Gonzalez is running in a four-day-old district that includes Astoria, overlapping significantly with AOC’s district. Working on AOC’s campaign brought Gonzalez into socialist politics, she says, adding, “I’m excited to continue the movement she started, for the Green New Deal, against corporate machine politics, a grassroots movement centered on the working class.” She says her campaign is about showing that “our district is not for sale.”
This year’s thirteen-person slate is ambitious; some have argued that the group may be biting off more than it can chew in terms of street-level organization. But AOC’s endorsement is likely to bring significant resources to the campaigns, including grassroots dollars, volunteers, and media attention.
It will also no doubt sway the many New York voters who already know and like AOC in the slate’s favor.

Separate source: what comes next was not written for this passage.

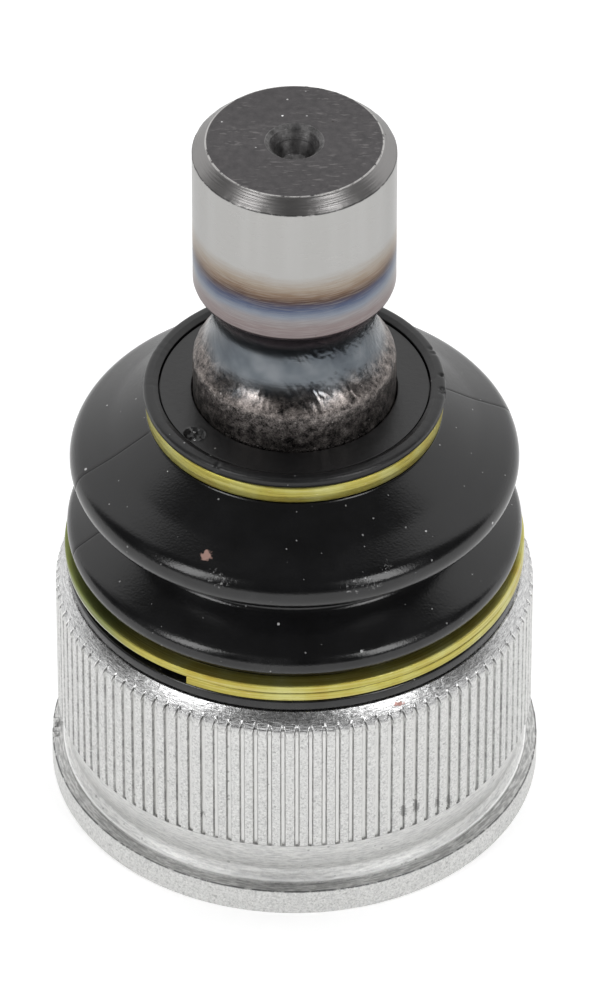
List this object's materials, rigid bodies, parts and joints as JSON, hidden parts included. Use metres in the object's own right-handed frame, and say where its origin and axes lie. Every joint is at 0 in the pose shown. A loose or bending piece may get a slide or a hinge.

AOC is popular in these districts; her name often functions as shorthand for democratic socialist values and politics, for priorities like single-payer health care, a Green New Deal, a right to housing, publicly funded energy, and fully funded public schools. If you canvass door-to-door for socialist candidates in the city (as, full disclosure, I have), this becomes obvious.
“Is she AOC’s friend?” one registered voter once asked me. “In that case, yes, of course.”
That appeal extends beyond city limits. Campaigning in the Hudson Valley, Sarahana Shrestha told Jacobin, “People often tell me, if AOC can win, you can do it here.”
Ocasio-Cortez has never tied her political brand to the familiar “you-go-girl” type of individualism; her story is not one of political bootstrapping. “This is not about one candidate,” says Shrestha. “One candidate is not going to be able to do anything alone. We have developed knowledge as part of a movement.” The power of such campaigns is their relationship to the climate and labor movements, to organizing for housing, racial justice, and socialism.
“When people say, ‘If AOC can do it,’ they are talking about the movement — they are talking about the bigger picture.”